* [Goal]: In the listing below, locate the line that contains "mesh = felt_pad_mesh(felt)" and the line that contains "cad_parts[node].hide_render = cad_parts[node].hide_viewport". Restate word for word those two lines and every line between them, and nothing else.

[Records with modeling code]
________________________________________

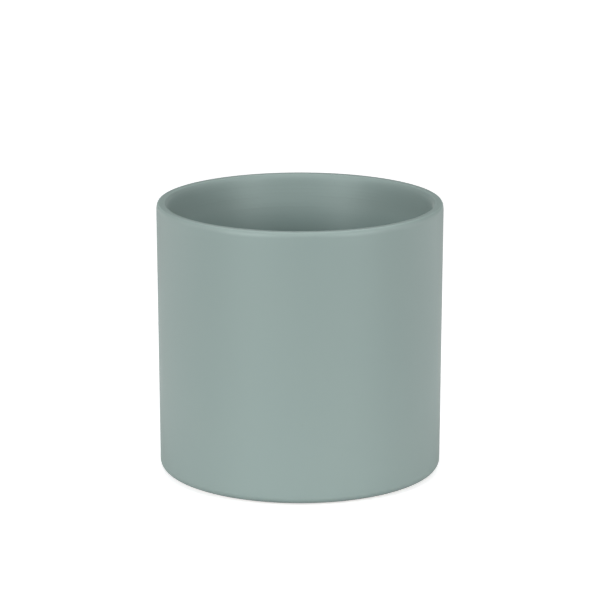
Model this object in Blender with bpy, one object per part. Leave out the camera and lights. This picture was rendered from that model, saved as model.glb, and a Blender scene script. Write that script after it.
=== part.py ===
"""Brush pot: a straight-sided slip-cast ceramic pot that stands on four stick-on felt pads.

Metres, +Z up. The origin lies on the desk, under the middle of the pot, and -Y is the front.
The pot is one fired piece. Nothing on it moves, and only the pads come off.
"""

import math

import bpy
import bmesh

# The pot. Its mould has a slight draft, so the wall leans out a little towards the rim.
RIM_RADIUS = 0.065
WALL_DRAFT = 0.01 * RIM_RADIUS
CERAMIC_HEIGHT = 0.1235
WALL_THICKNESS = 0.0055
FLOOR_THICKNESS = 0.005

# The wall thins towards the rim. Inside, it first leans outwards by the flare, and the rim's rounds are
# quarter ellipses, taller than they are wide. Each of the three is given as (width, height).
RIM_OUTER_ROUND = (0.0012, 0.0031)
RIM_INNER_ROUND = (0.0016, 0.0039)
WELL_FLARE = (0.0007, 0.010)

# Its other rounded corners.
BASE_ROUND = 0.0032
WELL_COVE = 0.007

# The foot ring under the base, and the shallow recess inside it.
FOOT_RING_WIDTH = 0.013
FOOT_RING_ROUND = 0.0008
RECESS_DEPTH = 0.0015

# The felt pads. Each is stuck to the foot ring by a film of adhesive, which fills the gap above it.
# They sit towards the ring's inner edge, so that they don't show under a pot seen from above.
PAD_RADIUS = 0.0045
PAD_THICKNESS = 0.001
PAD_EDGE_BEVEL = 0.0002
PAD_CIRCLE_RADIUS = 0.0538
ADHESIVE_GAP = 0.0003
PAD_ANGLES = {
    "front_left": 225.0,
    "front_right": 315.0,
    "rear_right": 45.0,
    "rear_left": 135.0,
}

# How finely round shapes are divided.
TURN_STEPS = 96
LARGE_ROUND_STEPS = 6
FLARE_STEPS = 5
SMALL_ROUND_STEPS = 4
PAD_SEGMENTS = 32
PAD_BEVEL_SEGMENTS = 2
PAD_SHARP_ANGLE = math.radians(50.0)
AXIS_MERGE_DISTANCE = 0.00005

# Heights and radii that follow from the dimensions above.
FOOT_Z = PAD_THICKNESS + ADHESIVE_GAP
RIM_Z = FOOT_Z + CERAMIC_HEIGHT
RECESS_Z = FOOT_Z + RECESS_DEPTH
WELL_FLOOR_Z = RECESS_Z + FLOOR_THICKNESS
BASE_RADIUS = RIM_RADIUS - WALL_DRAFT
WELL_TOP_RADIUS = RIM_RADIUS - WALL_THICKNESS
WELL_BASE_RADIUS = BASE_RADIUS - WALL_THICKNESS
FOOT_OUTER_RADIUS = BASE_RADIUS - BASE_ROUND
FOOT_INNER_RADIUS = FOOT_OUTER_RADIUS - FOOT_RING_WIDTH


def clear_scene():
    for existing in list(bpy.data.objects):
        bpy.data.objects.remove(existing)


def principled_material(name, colour, roughness):
    """A non-metallic material. The colour is linear red, green and blue."""
    material = bpy.data.materials.new(name)
    material.use_nodes = True
    shader = material.node_tree.nodes["Principled BSDF"]
    shader.inputs["Base Color"].default_value = (*colour, 1.0)
    shader.inputs["Roughness"].default_value = roughness
    shader.inputs["Metallic"].default_value = 0.0
    return material


def add_object(name, mesh, parent):
    added = bpy.data.objects.new(name, mesh)
    bpy.context.scene.collection.objects.link(added)
    added.parent = parent
    return added


def arc(centre, half_sizes, start, end, steps):
    """Points (r, z) along part of an ellipse, both ends included. Angles are in degrees from +r."""
    points = []
    for step in range(steps + 1):
        angle = math.radians(start + (end - start) * step / steps)
        across = half_sizes[0] * math.cos(angle)
        up = half_sizes[1] * math.sin(angle)
        points.append((centre[0] + across, centre[1] + up))
    return points


def round_arc(centre, radius, start, end, steps):
    return arc(centre, (radius, radius), start, end, steps)


def flared(points):
    """Points (r, z) of the well's wall, moved outwards by the flare, which grows with height squared."""
    width, height = WELL_FLARE
    moved = []
    for radius, z in points:
        share = max(0.0, 1.0 - (RIM_Z - z) / height)
        moved.append((radius + width * share * share, z))
    return moved


def flared_wall():
    """The well's wall from where its flare begins up to the rim's inner round."""
    low = RIM_Z - WELL_FLARE[1]
    rise = WELL_FLARE[1] - RIM_INNER_ROUND[1]
    return flared([(WELL_TOP_RADIUS, low + rise * step / FLARE_STEPS) for step in range(FLARE_STEPS)])


def pot_profile():
    """The pot's half section, from the middle of the well over the rim to the middle of the base."""
    cove_centre = (WELL_BASE_RADIUS - WELL_COVE, WELL_FLOOR_Z + WELL_COVE)
    rim_inner_centre = (WELL_TOP_RADIUS + RIM_INNER_ROUND[0], RIM_Z - RIM_INNER_ROUND[1])
    rim_outer_centre = (RIM_RADIUS - RIM_OUTER_ROUND[0], RIM_Z - RIM_OUTER_ROUND[1])
    base_centre = (BASE_RADIUS - BASE_ROUND, FOOT_Z + BASE_ROUND)
    foot_centre = (FOOT_INNER_RADIUS + FOOT_RING_ROUND, FOOT_Z + FOOT_RING_ROUND)
    return [
        (0.0, WELL_FLOOR_Z),
        *round_arc(cove_centre, WELL_COVE, -90.0, 0.0, LARGE_ROUND_STEPS),
        *flared_wall(),
        *flared(arc(rim_inner_centre, RIM_INNER_ROUND, 180.0, 90.0, LARGE_ROUND_STEPS)),
        *arc(rim_outer_centre, RIM_OUTER_ROUND, 90.0, 0.0, LARGE_ROUND_STEPS),
        *round_arc(base_centre, BASE_ROUND, 0.0, -90.0, LARGE_ROUND_STEPS),
        *round_arc(foot_centre, FOOT_RING_ROUND, -90.0, -180.0, SMALL_ROUND_STEPS),
        (FOOT_INNER_RADIUS, RECESS_Z),
        (0.0, RECESS_Z),
    ]


def add_pot_body(parent, glaze):
    """The whole pot as one turned solid."""
    profile = [(radius, 0.0, height) for radius, height in pot_profile()]
    edges = [(index, index + 1) for index in range(len(profile) - 1)]
    mesh = bpy.data.meshes.new("pot_body")
    mesh.from_pydata(profile, edges, [])
    mesh.materials.append(glaze)
    body = add_object("pot_body", mesh, parent)
    turn = body.modifiers.new("turn", "SCREW")
    turn.axis = "Z"
    turn.steps = TURN_STEPS
    turn.render_steps = TURN_STEPS
    turn.use_merge_vertices = True
    turn.merge_threshold = AXIS_MERGE_DISTANCE
    turn.use_smooth_shade = True


def on_rim(edge):
    """Whether an edge lies between a pad's flat end and its side."""
    first, second = edge.link_faces
    return len(first.verts) != len(second.verts)


def felt_pad_mesh(felt):
    """A round pad with its underside on z = 0."""
    builder = bmesh.new()
    bmesh.ops.create_cone(
        builder,
        cap_ends=True,
        segments=PAD_SEGMENTS,
        radius1=PAD_RADIUS,
        radius2=PAD_RADIUS,
        depth=PAD_THICKNESS,
    )
    bmesh.ops.translate(builder, verts=builder.verts, vec=(0.0, 0.0, PAD_THICKNESS / 2))
    bmesh.ops.bevel(
        builder,
        geom=[edge for edge in builder.edges if on_rim(edge)],
        offset=PAD_EDGE_BEVEL,
        segments=PAD_BEVEL_SEGMENTS,
        profile=0.5,
        affect="EDGES",
    )
    mesh = bpy.data.meshes.new("foot_pad")
    builder.to_mesh(mesh)
    builder.free()
    mesh.shade_smooth()
    mesh.set_sharp_from_angle(angle=PAD_SHARP_ANGLE)
    mesh.materials.append(felt)
    return mesh


def add_foot_pads(parent, felt):
    """One pad at each corner of a square, under the foot ring."""
    mesh = felt_pad_mesh(felt)
    for place, angle in PAD_ANGLES.items():
        pad = add_object("foot_pad_" + place, mesh, parent)
        turn = math.radians(angle)
        pad.location = (PAD_CIRCLE_RADIUS * math.cos(turn), PAD_CIRCLE_RADIUS * math.sin(turn), 0.0)
        pad.rotation_euler = (0.0, 0.0, turn)


def main():
    clear_scene()
    glaze = principled_material("sage_matt_glaze", (0.30, 0.375, 0.36), 0.5)
    felt = principled_material("grey_felt", (0.16, 0.155, 0.145), 0.95)
    brush_pot = add_object("brush_pot", None, None)
    add_pot_body(brush_pot, glaze)
    add_foot_pads(brush_pot, felt)


main()
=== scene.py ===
"""Looks for the brush pot: a glazed, slip-cast ceramic pot on four felt pads, in a plain white studio.

Everything is in metres, in the CAD model's frame: the origin is on the desk under the middle of the pot,
+Z is up and -Y is the front. The turned pot mesh and the felt pads stand for the CAD nodes.
"""

import math
import random

import bpy
from mathutils import Matrix, Vector, noise


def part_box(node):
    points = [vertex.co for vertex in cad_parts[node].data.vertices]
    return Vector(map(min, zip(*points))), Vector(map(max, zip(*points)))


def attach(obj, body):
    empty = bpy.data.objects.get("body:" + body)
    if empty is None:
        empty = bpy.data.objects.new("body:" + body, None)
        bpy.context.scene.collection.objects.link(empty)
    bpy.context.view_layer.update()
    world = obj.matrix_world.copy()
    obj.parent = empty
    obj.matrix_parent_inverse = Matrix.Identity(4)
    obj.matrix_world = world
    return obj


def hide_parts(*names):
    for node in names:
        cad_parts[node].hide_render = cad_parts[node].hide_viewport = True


# The pot's section, as in the CAD model. Its outer radius, height and place come from the frame. The
# rim's rounds are quarter ellipses, and below the inner one the wall leans outwards by the flare. Each
# of the three is given as (width, height).
WALL_THICKNESS = 0.0055
WALL_DRAFT_SHARE = 0.01
FLOOR_THICKNESS = 0.005
RIM_OUTER_ROUND = (0.0012, 0.0031)
RIM_INNER_ROUND = (0.0016, 0.0039)
WELL_FLARE = (0.0007, 0.010)
BASE_ROUND = 0.0032
WELL_COVE = 0.007
FOOT_RING_WIDTH = 0.013
FOOT_RING_ROUND = 0.0008
RECESS_DEPTH = 0.0015
RECESS_COVE = 0.001

# How finely the turned pot is divided.
TURN_SEGMENTS = 240
LARGE_ROUND_STEPS = 14
SMALL_ROUND_STEPS = 10
OUTER_WALL_STEPS = 26
RINGED_WALL_STEPS = 130
PLAIN_WALL_STEPS = 18
FLAT_STEPS = 12
RIM_TOP_STEPS = 4
GLAZE_EDGE_STEPS = 8

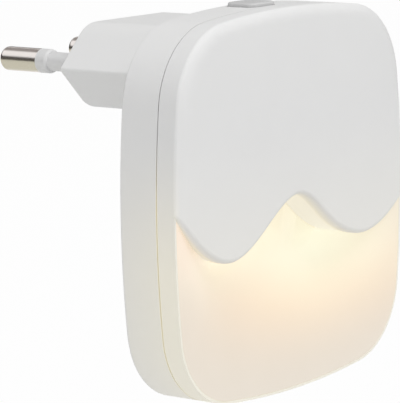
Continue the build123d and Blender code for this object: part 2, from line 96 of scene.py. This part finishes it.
# %% A socket that does sums
class Wire:
    """An output socket. Sums with other wires or numbers add Math nodes."""

    def __init__(self, finish, socket):
        self.finish = finish
        self.socket = socket

    def sum(self, operation, *values):
        return self.finish.add("ShaderNodeMath", {"operation": operation}, dict(enumerate(values)))

    def __add__(self, other):
        return self.sum("ADD", self, other)

    __radd__ = __add__

    def __sub__(self, other):
        return self.sum("SUBTRACT", self, other)

    def __rsub__(self, other):
        return self.sum("SUBTRACT", other, self)

    def __mul__(self, other):
        return self.sum("MULTIPLY", self, other)

    __rmul__ = __mul__

    def power_of_e(self):
        return self.sum("EXPONENT", self)

    def clamp(self):
        return self.finish.add("ShaderNodeClamp", {}, {0: self})


# %% A finish under construction
class Finish:
    """The node graph of a material, or of the world."""

    def __init__(self, name, kind="materials"):
        self.block = getattr(bpy.data, kind).new(name)
        self.block.use_nodes = True
        self.tree = self.block.node_tree
        self.tree.nodes.clear()

    def add(self, kind, settings, inputs, output=0):
        """Adds one node: its settings first, then the numbers or wires of its sockets."""
        node = self.tree.nodes.new(kind)
        for name, value in settings.items():
            setattr(node, name, value)
        for name, value in inputs.items():
            if isinstance(value, Wire):
                self.tree.links.new(value.socket, node.inputs[name])
            else:
                node.inputs[name].default_value = value
        return Wire(self, node.outputs[output]) if len(node.outputs) else node

    def place(self):
        """The point on the piece, in metres, in the shared frame."""
        return self.add("ShaderNodeTexCoord", {}, {}, "Object")

    def axes(self):
        """The same point, in millimetres, as three wires."""
        point = {0: self.place()}
        return [self.add("ShaderNodeSeparateXYZ", {}, point, axis) * (1 / MM) for axis in "XYZ"]

    def noise(self, grain_mm, detail=2.0, stretch=(1, 1, 1)):
        """Soft noise with a grain of that size, packed closer along an axis by its stretch."""
        scale = tuple(s / (grain_mm * MM) for s in stretch)
        point = self.add("ShaderNodeMapping", {}, {"Vector": self.place(), "Scale": scale})
        inputs = {"Vector": point, "Scale": 1.0, "Detail": detail, "Roughness": 0.5}
        return self.add("ShaderNodeTexNoise", {}, inputs)

    def blend(self, factor, first, second):
        """Mixes two colours."""
        colours = {0: factor, 6: first, 7: second}
        for key in (6, 7):
            if isinstance(colours[key], tuple):
                colours[key] = (*colours[key], 1)
        return self.add("ShaderNodeMix", {"data_type": "RGBA"}, colours, 2)

    def bump(self, height, depth_mm):
        """Turns a height into a normal, with its depth in millimetres."""
        inputs = {"Height": height, "Strength": 1.0, "Distance": depth_mm * MM}
        return self.add("ShaderNodeBump", {}, inputs)

    def end_in(self, shader, output="ShaderNodeOutputMaterial"):
        """Plugs the last shader in, and hands over the finished material or world."""
        self.add(output, {}, {"Surface": shader})
        return self.block

    def surface(self, **inputs):
        """Ends in a Principled shader. An underscore stands for a space in a socket's name."""
        named = {name.replace("_", " "): value for name, value in inputs.items()}
        return self.end_in(self.add("ShaderNodeBsdfPrincipled", {}, named))


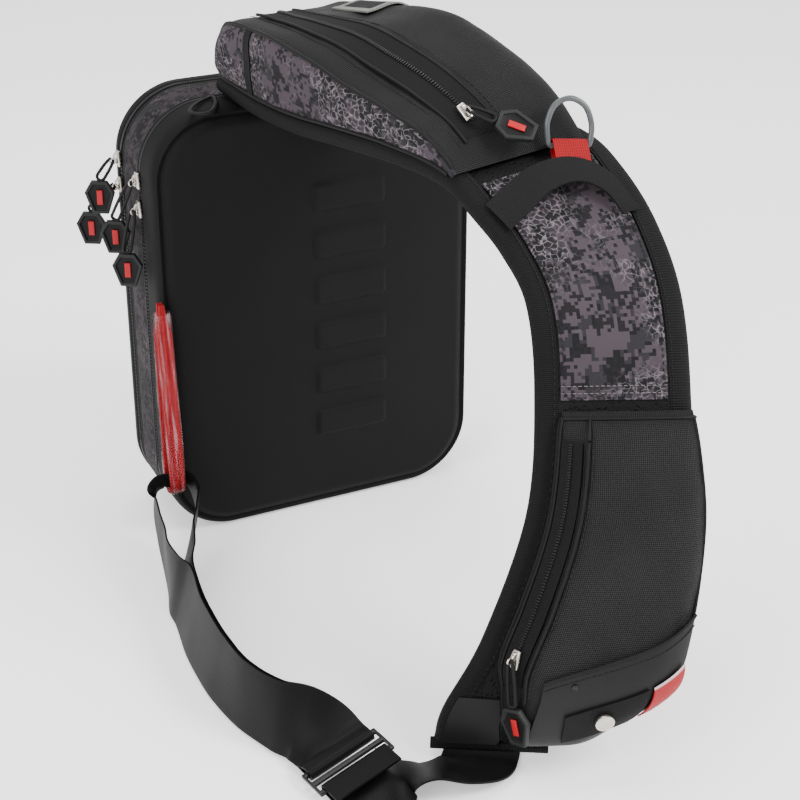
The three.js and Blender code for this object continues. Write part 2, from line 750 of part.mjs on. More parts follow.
// D-ring and the red tab folded round its bar
const RING_AT = 6.4;
const RING_U = 0.46;
const RING_STAND = 9.2;
const TAB_CLEAR = 4 * GAP;
const RING_LEAN = 38;
const bar = onStrap(RING_AT, RING_U * strapAt(RING_AT).half, PAD_HALF + RING_STAND);
const TAB_END = { at: 6.8, u: 0.34, stand: 7.9 };
const tabEnd = onStrap(TAB_END.at, TAB_END.u * strapAt(TAB_END.at).half, PAD_HALF + TAB_END.stand);
const tabDown = tabEnd.clone().sub(bar);
const TAB_REACH = tabDown.length();
tabDown.normalize();
const ringAcross = strapAt(RING_AT).across.clone();
ringAcross.addScaledVector(tabDown, -ringAcross.dot(tabDown)).normalize();
const tabOut = tabDown.clone().cross(ringAcross).normalize();
const ringUp = tabDown
  .clone()
  .multiplyScalar(-Math.cos(degrees(RING_LEAN)))
  .addScaledVector(tabOut, Math.sin(degrees(RING_LEAN)));
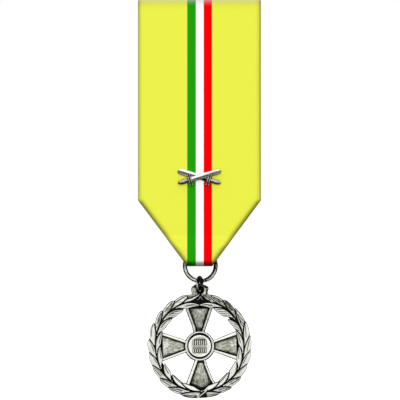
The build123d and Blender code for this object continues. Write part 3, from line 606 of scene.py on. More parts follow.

________________________________________

* [Response to the exercise]:
    mesh = felt_pad_mesh(felt)
    for place, angle in PAD_ANGLES.items():
        pad = add_object("foot_pad_" + place, mesh, parent)
        turn = math.radians(angle)
        pad.location = (PAD_CIRCLE_RADIUS * math.cos(turn), PAD_CIRCLE_RADIUS * math.sin(turn), 0.0)
        pad.rotation_euler = (0.0, 0.0, turn)


def main():
    clear_scene()
    glaze = principled_material("sage_matt_glaze", (0.30, 0.375, 0.36), 0.5)
    felt = principled_material("grey_felt", (0.16, 0.155, 0.145), 0.95)
    brush_pot = add_object("brush_pot", None, None)
    add_pot_body(brush_pot, glaze)
    add_foot_pads(brush_pot, felt)


main()
=== scene.py ===
"""Looks for the brush pot: a glazed, slip-cast ceramic pot on four felt pads, in a plain white studio.

Everything is in metres, in the CAD model's frame: the origin is on the desk under the middle of the pot,
+Z is up and -Y is the front. The turned pot mesh and the felt pads stand for the CAD nodes.
"""

import math
import random

import bpy
from mathutils import Matrix, Vector, noise


def part_box(node):
    points = [vertex.co for vertex in cad_parts[node].data.vertices]
    return Vector(map(min, zip(*points))), Vector(map(max, zip(*points)))


def attach(obj, body):
    empty = bpy.data.objects.get("body:" + body)
    if empty is None:
        empty = bpy.data.objects.new("body:" + body, None)
        bpy.context.scene.collection.objects.link(empty)
    bpy.context.view_layer.update()
    world = obj.matrix_world.copy()
    obj.parent = empty
    obj.matrix_parent_inverse = Matrix.Identity(4)
    obj.matrix_world = world
    return obj


def hide_parts(*names):
    for node in names:
        cad_parts[node].hide_render = cad_parts[node].hide_viewport = True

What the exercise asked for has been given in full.